NeurIPS 2019
Sun Dec 8th through Sat the 14th, 2019 at Vancouver Convention Center
Paper ID:6585
Title:Structured Prediction with Projection Oracles

Reviewer 1


		
Post-feedback update: Thanks for your update. Your additional explanations and results will help improve the paper, and I definitely think this work is strong and should be accepted. -------------------------------------------------------------------------------------------------------- Originality: This paper draw upon a lot of previous work studying losses within structured prediction, all of which is cited throughout in appropriate places. The framework itself is new, and the authors make it very clear how prior work fits into the framework as special cases. At the same time, a good case is made for why this framework is useful to have and how it can be better to use than prior losses. Quality: this paper makes a compelling case for the framework it introduces. It explains how previously developed structured prediction losses fit into it as well as providing examples for additional losses that can be derived and how they might be better to due to their ability to be computed more cheaply. A consistency bound is proven, indicating that using this framework is a sensible thing to do. A tradeoff between computational cost and statistical efficiency is mentioned at several points throughout the paper; however, the experimental results do not reflect on these tradeoffs, as runtime comparisons for both training and inference are not included. The experiments do adequately demonstrate, though, that the use of some of the losses introduced by this framework that are not subsumed by older frameworks can lead to improved models. Clarity: Overall, the flow of ideas in this paper is quite clear. Background material is described in sufficient detail for the reader to understand necessary concepts and how they relate to what is presented here. Section 3.2 is very helpful for understanding examples of the sorts of losses that can be constructed using this framework. There are a few minor typos (for example, in line 101, the first Psi function definition is missing its argument), but these do not significantly impede the clarity of the work. Significance: the provided empirical results demonstrate that practitioners of structured prediction should consider thinking about developing losses using this framework, as they may lead to training models with better performance.
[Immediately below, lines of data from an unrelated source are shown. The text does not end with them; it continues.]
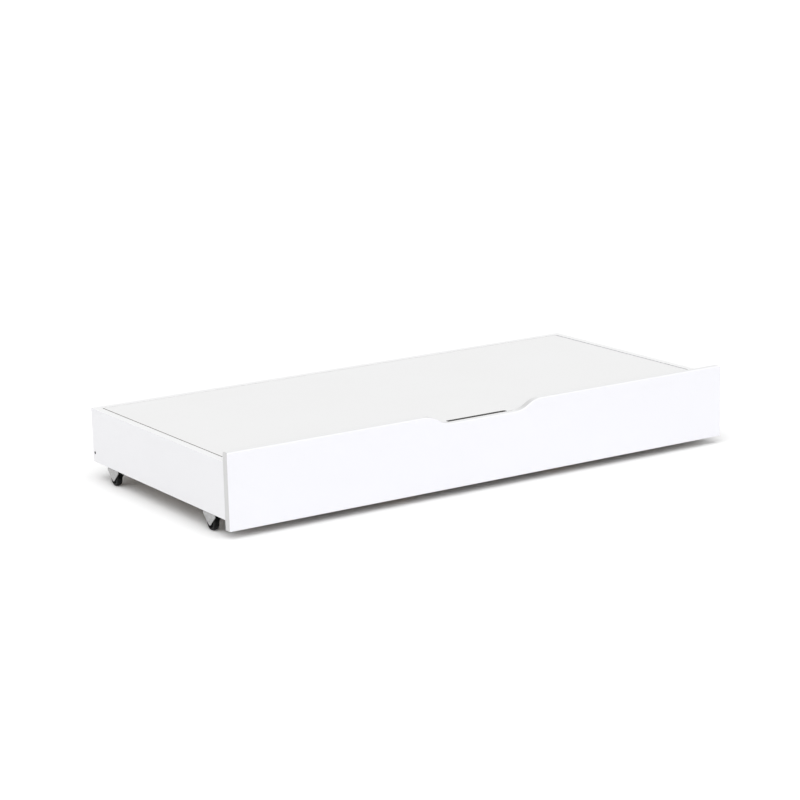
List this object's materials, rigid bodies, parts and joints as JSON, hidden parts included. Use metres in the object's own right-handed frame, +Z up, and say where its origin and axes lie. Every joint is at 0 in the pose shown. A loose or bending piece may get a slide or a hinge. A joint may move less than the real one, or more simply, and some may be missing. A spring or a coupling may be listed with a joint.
{
  "type": "under bed storage box",
  "caption": "Low white storage box with a lift-off lid, a tall front panel with a hand notch, and rigid casters for rolling under a bed.",
  "frame": {"origin": "on the floor, under the middle of the box's bounding box", "axes": "+X along the front panel, -Y towards the front panel, +Z up"},
  "size_m": [1.35, 0.65, 0.1905],
  "materials": {
    "white_board": "satin white lacquer on fibreboard",
    "lid_board": "matt white foil on fibreboard",
    "hardboard": "smooth brown hardboard",
    "pine": "planed pine",
    "beech": "fluted beech dowel",
    "zinc_steel": "bright zinc plate",
    "zinc_cast": "zinc die casting",
    "black_nylon": "moulded black nylon"
  },
  "bodies": {
    "box": {"front_panel": "white_board", "left_side": "white_board", "right_side": "white_board", "back_panel": "white_board", "left_cleat": "white_board", "right_cleat": "white_board", "back_cleat": "white_board", "front_left_cleat": "white_board", "front_right_cleat": "white_board", "bottom_board": "hardboard", "left_batten": "pine", "right_batten": "pine", "front_dowels": "beech", "back_dowels": "beech", "batten_dowels": "beech", "front_left_bracket": "zinc_steel", "front_right_bracket": "zinc_steel", "rear_left_bracket": "zinc_steel", "rear_right_bracket": "zinc_steel", "front_left_axle": "zinc_steel", "front_right_axle": "zinc_steel", "rear_left_axle": "zinc_steel", "rear_right_axle": "zinc_steel", "caster_screws": "zinc_steel", "cam_bolts": "zinc_steel", "corner_screws": "zinc_steel", "cleat_screws": "zinc_steel", "batten_screws": "zinc_steel", "cam_housings": "zinc_cast"},
    "lid": {"lid": "lid_board"},
    "front_left_wheel": {"front_left_wheel": "black_nylon"},
    "front_right_wheel": {"front_right_wheel": "black_nylon"},
    "rear_left_wheel": {"rear_left_wheel": "black_nylon"},
    "rear_right_wheel": {"rear_right_wheel": "black_nylon"}
  },
  "joints": [
    {"name": "lid_lift", "type": "slide", "parent": "box", "child": "lid", "axis": [0, 0, 1], "range_m": [0, 0.25]},
    {"name": "front_left_roll", "type": "hinge", "parent": "box", "child": "front_left_wheel", "pos_m": [-0.66325, -0.23, 0.0175], "axis": [1, 0, 0], "continuous": true},
    {"name": "front_right_roll", "type": "hinge", "parent": "box", "child": "front_right_wheel", "pos_m": [0.66325, -0.23, 0.0175], "axis": [1, 0, 0], "continuous": true},
    {"name": "rear_left_roll", "type": "hinge", "parent": "box", "child": "rear_left_wheel", "pos_m": [-0.66325, 0.23, 0.0175], "axis": [1, 0, 0], "continuous": true},
    {"name": "rear_right_roll", "type": "hinge", "parent": "box", "child": "rear_right_wheel", "pos_m": [0.66325, 0.23, 0.0175], "axis": [1, 0, 0], "continuous": true}
  ]
}
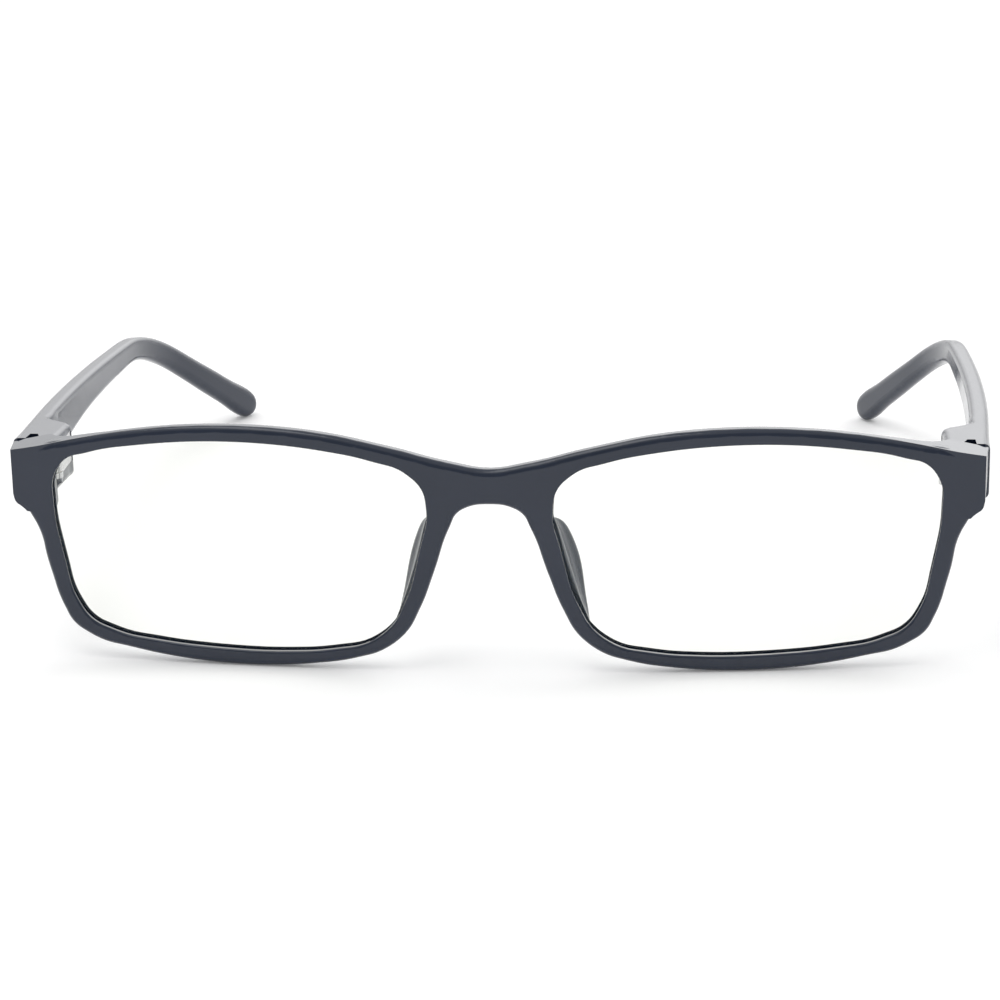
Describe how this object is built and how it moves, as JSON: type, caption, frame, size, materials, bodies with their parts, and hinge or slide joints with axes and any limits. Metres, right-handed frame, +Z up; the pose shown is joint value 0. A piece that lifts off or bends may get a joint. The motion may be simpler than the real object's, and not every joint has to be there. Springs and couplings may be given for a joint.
{
  "type": "blue light glasses",
  "caption": "Full-rim rectangular glasses with clear flat-look lenses, moulded nose pads and sprung folding temples, for filtering screen light.",
  "frame": {"origin": "centre of the bounding box's bottom face, with the glasses open and standing on the rims and temple tips", "axes": "+X to the side of the temple called right, +Y from the front towards the temple tips, +Z up; the front stands upright in XZ"},
  "size_m": [0.146, 0.1334, 0.0362],
  "materials": {
    "frame_plastic": "polished dark navy plastic",
    "temple_plastic": "polished dark navy plastic",
    "lens": "clear lens with a faint warm filter tint",
    "hinge_steel": "satin",
    "screw_steel": "bright",
    "spring_steel": "drawn wire",
    "washer_plastic": "natural nylon"
  },
  "bodies": {
    "front": {"front_frame": "frame_plastic", "right_lens": "lens", "left_lens": "lens", "right_hinge_leaf": "hinge_steel", "left_hinge_leaf": "hinge_steel"},
    "right_pin": {"right_hinge_screw": "screw_steel", "right_upper_washer": "washer_plastic", "right_lower_washer": "washer_plastic"},
    "right_carriage": {"right_hinge_carriage": "hinge_steel", "right_spring_stop": "hinge_steel"},
    "right_arm": {"right_temple": "temple_plastic", "right_spring_housing": "hinge_steel", "right_locking_pin": "screw_steel", "right_hinge_spring": "spring_steel"},
    "left_pin": {"left_hinge_screw": "screw_steel", "left_upper_washer": "washer_plastic", "left_lower_washer": "washer_plastic"},
    "left_carriage": {"left_hinge_carriage": "hinge_steel", "left_spring_stop": "hinge_steel"},
    "left_arm": {"left_temple": "temple_plastic", "left_spring_housing": "hinge_steel", "left_locking_pin": "screw_steel", "left_hinge_spring": "spring_steel"}
  },
  "joints": [
    {"name": "right_fold", "type": "hinge", "parent": "front", "child": "right_pin", "pos_m": [0.065, -0.05551, 0.0274], "axis": [0, 0, 1], "range_deg": [0, 72]},
    {"name": "right_flex", "type": "hinge", "parent": "right_pin", "child": "right_carriage", "pos_m": [0.065, -0.05551, 0.0274], "axis": [0, 0, -1], "range_deg": [0, 3]},
    {"name": "right_spring_slide", "type": "slide", "parent": "right_carriage", "child": "right_arm", "axis": [0, 1, 0], "range_m": [0, 0.00035], "deforming": ["right_hinge_spring"]},
    {"name": "left_fold", "type": "hinge", "parent": "front", "child": "left_pin", "pos_m": [-0.065, -0.05551, 0.0274], "axis": [0, 0, -1], "range_deg": [0, 87]},
    {"name": "left_flex", "type": "hinge", "parent": "left_pin", "child": "left_carriage", "pos_m": [-0.065, -0.05551, 0.0274], "axis": [0, 0, 1], "range_deg": [0, 3]},
    {"name": "left_spring_slide", "type": "slide", "parent": "left_carriage", "child": "left_arm", "axis": [0, 1, 0], "range_m": [0, 0.00035], "deforming": ["left_hinge_spring"]}
  ],
  "couplings": [
    {"joint": "right_spring_slide", "follows": "right_flex", "m_per_rad": 0.0065},
    {"joint": "left_spring_slide", "follows": "left_flex", "m_per_rad": 0.0065}
  ]
}
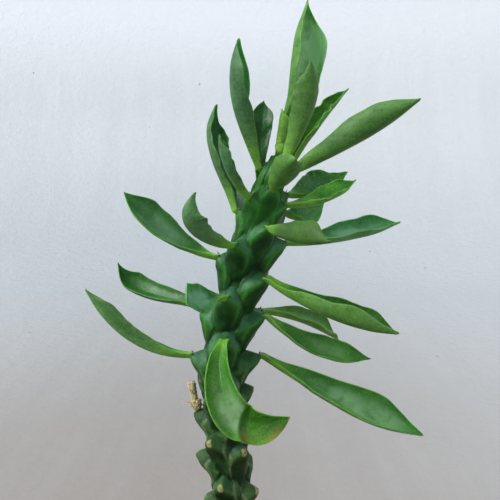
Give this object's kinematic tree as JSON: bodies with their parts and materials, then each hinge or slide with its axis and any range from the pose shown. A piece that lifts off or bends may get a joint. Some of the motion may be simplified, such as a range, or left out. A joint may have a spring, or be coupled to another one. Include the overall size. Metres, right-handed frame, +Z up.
{
  "type": "potted euphorbia guentheri",
  "caption": "Upright succulent with a leaning stem covered in bracket-like tubercles, fleshy pointed leaves towards the top, in a plain round terracotta pot of soil.",
  "frame": {"origin": "middle of the flat underside of the pot", "axes": "+Z up along the pot's axis, the front of the plant faces -Y, +X to its right"},
  "size_m": [0.1261, 0.0923, 0.2782],
  "materials": {
    "terracotta": "matt, unglazed",
    "soil": "crumbly, dry on top",
    "stem": "waxy skin with a slight bloom",
    "young_growth": "satin",
    "leaf": "glossy above, matt below",
    "dry_stalk": "dry and fibrous"
  },
  "bodies": {
    "root": {"pot": "terracotta", "soil": "soil", "stem": "stem", "growing_tip": "young_growth", "dried_flower_stalk": "dry_stalk", "leaf_01": "leaf", "leaf_02": "leaf", "leaf_03": "leaf", "leaf_04": "leaf", "leaf_05": "leaf", "leaf_06": "leaf", "leaf_07": "leaf", "leaf_08": "leaf", "leaf_09": "leaf", "leaf_10": "leaf", "leaf_11": "leaf", "leaf_12": "leaf", "leaf_13": "leaf", "leaf_14": "leaf", "leaf_15": "leaf", "leaf_16": "leaf", "leaf_17": "leaf", "leaf_18": "leaf", "leaf_19": "leaf", "leaf_20": "leaf", "leaf_21": "leaf", "leaf_22": "leaf", "leaf_23": "leaf", "leaf_24": "leaf", "leaf_25": "leaf", "leaf_26": "leaf", "leaf_27": "leaf", "leaf_28": "leaf", "leaf_29": "leaf", "leaf_30": "leaf"}
  },
  "joints": []
}
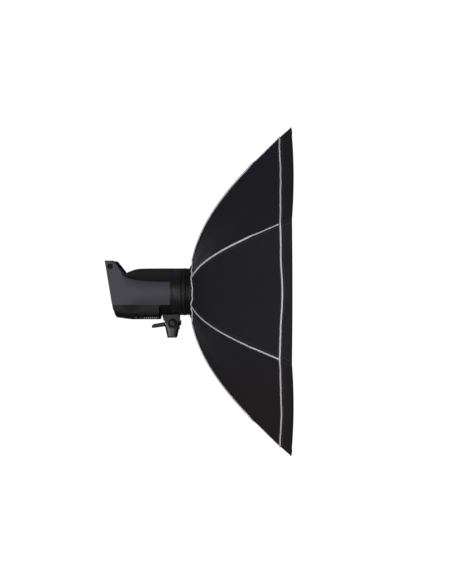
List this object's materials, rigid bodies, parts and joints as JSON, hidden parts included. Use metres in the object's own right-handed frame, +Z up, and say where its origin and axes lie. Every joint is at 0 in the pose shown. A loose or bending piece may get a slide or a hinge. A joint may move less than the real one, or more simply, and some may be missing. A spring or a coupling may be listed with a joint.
{
  "type": "octabox",
  "caption": "Octagonal folding softbox in black cloth with pale piping and white diffusers, on a mains studio flash head with tilt bracket and stand socket.",
  "frame": {"origin": "centre of the stand socket's mouth, under the tilt pivot", "axes": "+X is the way the light shines, +Z is up the stand's axis, and the tilt axis is along Y"},
  "size_m": [0.5429, 0.9238, 0.9238],
  "materials": {
    "canopy_cloth": "matte coated nylon",
    "diffuser_cloth": "translucent white nylon",
    "rod_steel": "drawn spring steel",
    "black_plastic": "fine moulded texture",
    "grey_plastic": "fine moulded texture",
    "soft_grip": "soft matte rubber",
    "bare_aluminium": "satin",
    "black_metal": "satin black powder coat",
    "clear_glass": "clear",
    "white_insulator": "white heat-proof board",
    "circuit_laminate": "green laminate",
    "capacitor_sleeve": "shrunk blue sleeve"
  },
  "bodies": {
    "receiver": {"stand_receiver": "black_metal"},
    "head": {"tilt_fork": "black_metal", "tilt_cap": "black_plastic", "side_shell_near": "grey_plastic", "side_shell_far": "grey_plastic", "top_cover": "black_plastic", "bottom_cover": "black_plastic", "handle_grip": "soft_grip", "rear_panel": "black_plastic", "display_window": "clear_glass", "mains_inlet": "black_plastic", "sync_socket": "black_metal", "chassis_plate": "bare_aluminium", "capacitor_bank": "capacitor_sleeve", "circuit_board": "circuit_laminate", "fan_frame": "black_plastic", "front_barrel": "black_plastic", "bayonet_ring": "black_metal", "lamp_base": "white_insulator", "glass_dome": "clear_glass", "flash_tube": "clear_glass", "modelling_lamp": "clear_glass"},
    "tilt_lever": {"tilt_lever": "black_plastic"},
    "stand_lock": {"stand_lock_screw": "bare_aluminium"},
    "locking_collar": {"locking_collar": "black_metal"},
    "fan_rotor": {"fan_rotor": "black_plastic"},
    "control_dial": {"control_dial": "black_plastic"},
    "power_switch": {"power_switch": "black_plastic"},
    "speedring_insert": {"speedring_insert": "bare_aluminium"},
    "speedring_rotor": {"speedring_rotor": "black_metal", "front_diffuser": "diffuser_cloth", "inner_diffuser": "diffuser_cloth"},
    "push_button_1": {"push_button_1": "soft_grip"},
    "push_button_2": {"push_button_2": "soft_grip"},
    "push_button_3": {"push_button_3": "soft_grip"},
    "push_button_4": {"push_button_4": "soft_grip"},
    "rib_1": {"rod_holder_1": "black_plastic", "rod_1": "rod_steel"},
    "rib_2": {"rod_holder_2": "black_plastic", "rod_2": "rod_steel"},
    "rib_3": {"rod_holder_3": "black_plastic", "rod_3": "rod_steel"},
    "rib_4": {"rod_holder_4": "black_plastic", "rod_4": "rod_steel"},
    "rib_5": {"rod_holder_5": "black_plastic", "rod_5": "rod_steel"},
    "rib_6": {"rod_holder_6": "black_plastic", "rod_6": "rod_steel"},
    "rib_7": {"rod_holder_7": "black_plastic", "rod_7": "rod_steel"},
    "rib_8": {"rod_holder_8": "black_plastic", "rod_8": "rod_steel"},
    "gore_1": {"canopy_panel_1": "canopy_cloth"},
    "gore_2": {"canopy_panel_2": "canopy_cloth"},
    "gore_3": {"canopy_panel_3": "canopy_cloth"},
    "gore_4": {"canopy_panel_4": "canopy_cloth"},
    "gore_5": {"canopy_panel_5": "canopy_cloth"},
    "gore_6": {"canopy_panel_6": "canopy_cloth"},
    "gore_7": {"canopy_panel_7": "canopy_cloth"},
    "gore_8": {"canopy_panel_8": "canopy_cloth"}
  },
  "joints": [
    {"name": "tilt", "type": "hinge", "parent": "receiver", "child": "head", "pos_m": [0, 0, 0.043], "axis": [0, 1, 0], "range_deg": [-60, 30]},
    {"name": "tilt_lever_turn", "type": "hinge", "parent": "head", "child": "tilt_lever", "pos_m": [0, 0.028, 0.043], "axis": [0, 1, 0], "range_deg": [-120, 0]},
    {"name": "stand_lock_turn", "type": "hinge", "parent": "receiver", "child": "stand_lock", "pos_m": [0.018, 0, 0.044], "axis": [1, 0, 0], "range_deg": [-360, 0]},
    {"name": "locking_collar_turn", "type": "hinge", "parent": "head", "child": "locking_collar", "pos_m": [0.034, 0, 0.135], "axis": [1, 0, 0], "range_deg": [0, 25]},
    {"name": "fan_spin", "type": "hinge", "parent": "head", "child": "fan_rotor", "pos_m": [-0.08, 0, 0.07], "axis": [0, 0, 1], "continuous": true},
    {"name": "dial_turn", "type": "hinge", "parent": "head", "child": "control_dial", "pos_m": [-0.18013, 0.034, 0.13927], "axis": [0.9858, 0, 0.168], "continuous": true},
    {"name": "power_switch_rock", "type": "hinge", "parent": "head", "child": "power_switch", "pos_m": [-0.16848, -0.034, 0.10068], "axis": [0, 1, 0], "range_deg": [0, 14]},
    {"name": "push_button_1_press", "type": "slide", "parent": "head", "child": "push_button_1", "axis": [0.9858, 0, 0.168], "range_m": [0, 0.0012], "stiffness_N_per_m": 400},
    {"name": "push_button_2_press", "type": "slide", "parent": "head", "child": "push_button_2", "axis": [0.9858, 0, 0.168], "range_m": [0, 0.0012], "stiffness_N_per_m": 400},
    {"name": "push_button_3_press", "type": "slide", "parent": "head", "child": "push_button_3", "axis": [0.9858, 0, 0.168], "range_m": [0, 0.0012], "stiffness_N_per_m": 400},
    {"name": "push_button_4_press", "type": "slide", "parent": "head", "child": "push_button_4", "axis": [0.9858, 0, 0.168], "range_m": [0, 0.0012], "stiffness_N_per_m": 400},
    {"name": "bayonet_twist", "type": "hinge", "parent": "head", "child": "speedring_insert", "pos_m": [0.06, 0, 0.135], "axis": [1, 0, 0], "range_deg": [0, 20]},
    {"name": "box_rotation", "type": "hinge", "parent": "speedring_insert", "child": "speedring_rotor", "pos_m": [0.063, 0, 0.135], "axis": [1, 0, 0], "continuous": true},
    {"name": "rib_1_fold", "type": "hinge", "parent": "speedring_rotor", "child": "rib_1", "pos_m": [0.06476, -0.03354, 0.21596], "axis": [0, 0.9239, 0.3827], "range_deg": [0, 60], "deforming": ["canopy_panel_1", "canopy_panel_2", "canopy_panel_3", "canopy_panel_4", "canopy_panel_5", "canopy_panel_6", "canopy_panel_7", "canopy_panel_8", "front_diffuser", "inner_diffuser"]},
    {"name": "rib_2_fold", "type": "hinge", "parent": "speedring_rotor", "child": "rib_2", "pos_m": [0.06476, -0.08096, 0.16853], "axis": [0, 0.3827, 0.9239], "range_deg": [0, 60]},
    {"name": "rib_3_fold", "type": "hinge", "parent": "speedring_rotor", "child": "rib_3", "pos_m": [0.06476, -0.08096, 0.10146], "axis": [0, -0.3827, 0.9239], "range_deg": [0, 60]},
    {"name": "rib_4_fold", "type": "hinge", "parent": "speedring_rotor", "child": "rib_4", "pos_m": [0.06476, -0.03354, 0.05404], "axis": [0, -0.9239, 0.3827], "range_deg": [0, 60]},
    {"name": "rib_5_fold", "type": "hinge", "parent": "speedring_rotor", "child": "rib_5", "pos_m": [0.06476, 0.03354, 0.05404], "axis": [0, -0.9239, -0.3827], "range_deg": [0, 60]},
    {"name": "rib_6_fold", "type": "hinge", "parent": "speedring_rotor", "child": "rib_6", "pos_m": [0.06476, 0.08096, 0.10146], "axis": [0, -0.3827, -0.9239], "range_deg": [0, 60]},
    {"name": "rib_7_fold", "type": "hinge", "parent": "speedring_rotor", "child": "rib_7", "pos_m": [0.06476, 0.08096, 0.16853], "axis": [0, 0.3827, -0.9239], "range_deg": [0, 60]},
    {"name": "rib_8_fold", "type": "hinge", "parent": "speedring_rotor", "child": "rib_8", "pos_m": [0.06476, 0.03354, 0.21596], "axis": [0, 0.9239, -0.3827], "range_deg": [0, 60]},
    {"name": "gore_1_fold", "type": "hinge", "parent": "speedring_rotor", "child": "gore_1", "pos_m": [0.0587, 0, 0.22369], "axis": [0, 1, 0], "range_deg": [0, 58]},
    {"name": "gore_2_fold", "type": "hinge", "parent": "speedring_rotor", "child": "gore_2", "pos_m": [0.0587, -0.06272, 0.19772], "axis": [0, 0.7071, 0.7071], "range_deg": [0, 58]},
    {"name": "gore_3_fold", "type": "hinge", "parent": "speedring_rotor", "child": "gore_3", "pos_m": [0.0587, -0.08869, 0.135], "axis": [0, 0, 1], "range_deg": [0, 58]},
    {"name": "gore_4_fold", "type": "hinge", "parent": "speedring_rotor", "child": "gore_4", "pos_m": [0.0587, -0.06272, 0.07229], "axis": [0, -0.7071, 0.7071], "range_deg": [0, 58]},
    {"name": "gore_5_fold", "type": "hinge", "parent": "speedring_rotor", "child": "gore_5", "pos_m": [0.0587, 0, 0.04631], "axis": [0, -1, 0], "range_deg": [0, 58]},
    {"name": "gore_6_fold", "type": "hinge", "parent": "speedring_rotor", "child": "gore_6", "pos_m": [0.0587, 0.06272, 0.07229], "axis": [0, -0.7071, -0.7071], "range_deg": [0, 58]},
    {"name": "gore_7_fold", "type": "hinge", "parent": "speedring_rotor", "child": "gore_7", "pos_m": [0.0587, 0.08869, 0.135], "axis": [0, 0, -1], "range_deg": [0, 58]},
    {"name": "gore_8_fold", "type": "hinge", "parent": "speedring_rotor", "child": "gore_8", "pos_m": [0.0587, 0.06272, 0.19772], "axis": [0, 0.7071, -0.7071], "range_deg": [0, 58]}
  ],
  "couplings": [
    {"joint": "rib_2_fold", "follows": "rib_1_fold", "ratio": 1},
    {"joint": "rib_3_fold", "follows": "rib_1_fold", "ratio": 1},
    {"joint": "rib_4_fold", "follows": "rib_1_fold", "ratio": 1},
    {"joint": "rib_5_fold", "follows": "rib_1_fold", "ratio": 1},
    {"joint": "rib_6_fold", "follows": "rib_1_fold", "ratio": 1},
    {"joint": "rib_7_fold", "follows": "rib_1_fold", "ratio": 1},
    {"joint": "rib_8_fold", "follows": "rib_1_fold", "ratio": 1},
    {"joint": "gore_1_fold", "follows": "rib_1_fold", "ratio": 0.957},
    {"joint": "gore_2_fold", "follows": "rib_1_fold", "ratio": 0.957},
    {"joint": "gore_3_fold", "follows": "rib_1_fold", "ratio": 0.957},
    {"joint": "gore_4_fold", "follows": "rib_1_fold", "ratio": 0.957},
    {"joint": "gore_5_fold", "follows": "rib_1_fold", "ratio": 0.957},
    {"joint": "gore_6_fold", "follows": "rib_1_fold", "ratio": 0.957},
    {"joint": "gore_7_fold", "follows": "rib_1_fold", "ratio": 0.957},
    {"joint": "gore_8_fold", "follows": "rib_1_fold", "ratio": 0.957}
  ]
}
Because no information is provided on the relative runtimes of the compared approaches, the tradeoffs between model performance and training/inference time are not as clear as they could be.

Reviewer 2


		
Overview: ------------- This paper proposes and studies a general framework for generating surrogate loss functions for structured prediction problems. In particular, the loss is defined in terms of Bregman projections, and some examples are given for when the projection (or a relaxation thereof) can be computed efficiently. Surrogates in this family are shown to be calibrated wrt the true loss. This paper generalizes SparseMAP [26] and Fenchel-Young losses [6] to Bregman projections. It seems to make an interesting contribution to the field of structured prediction, by proposing a family of calibrated surrogate losses. Limitations of the paper include questionable practicality of the approach (due to expensive training and inference), and proximity to previous work [6,26] which is generalized (the calibration results here seem novel). Comments/questions: ----------------------------- Since computational-statistical trade-off is central to the paper, consider reporting runtimes in experiments so the reader can get a sense of what this looks like for particular problem instances. Further, I think a simple structured-prediction baseline (pick your favorite, maybe SPENs?) is missing in the experiments in order to get a sense of how the proposed framework compares to existing approaches in terms of accuracy and complexity (the only comparison is between variants of the proposed method). At the end of section 4 results are described for projected averaged SGD, but experimental results are reported for L-BFGS. What is the reason for this discrepancy? For multilable classification, can you comment on calibration of the losses used here w.r.t. the F1 measure? Might be good to explicitly include somewhere the general training algorithm (minimize the surrogate S). Haven’t seen it anywhere. Minors: ---------- - Line 19: not sure I understand the statement saying structured objects are more difficult than mere vectors. It seems like the structure should actually help learning since otherwise every vector output is equally possible. - Line 78: not tractable => intractable - Line 101: “\Psi = 1/2||u||” => “\Psi(u) = 1/2||u||” - Can you please explain the inequalities in line 114? Psi and Omega are functions, so does it mean that this holds for any input? - Line 133: “we will we” - Line 198: would be good to mention a couple of common losses here in addition to referring to the appendix. - Lines 268, 275: better mention that Tables 3, 5, 6 are in appendix B.

Reviewer 3


		
Originality: The idea is not entirely new. L106 gives an interesting explanation of F-Y loss, which seems to be a novel perspective. Basically, the paper focuses on a special case of the F-Y loss [6] for structured prediction; the consistency analysis of excess Bayes surrogate risk is based on the work of [27, 29] using calibration function. Quality: All proofs look good to me (after a quick check). The experimental part of this paper is relatively weak: it only shows the proposed F-Y losses work for selective examples. However, there is no comparison with prior works. Classical baselines such as SSVM, CRF, SparseMAP etc should be compared. Clarity: The paper is generally well written with a clear structure. Significance: Convex surrogates such as F-Y loss should be interesting to structured prediction community. This paper may attract more people (potentially deep learning folks) exploring better surrogates/pipelines for structured prediction.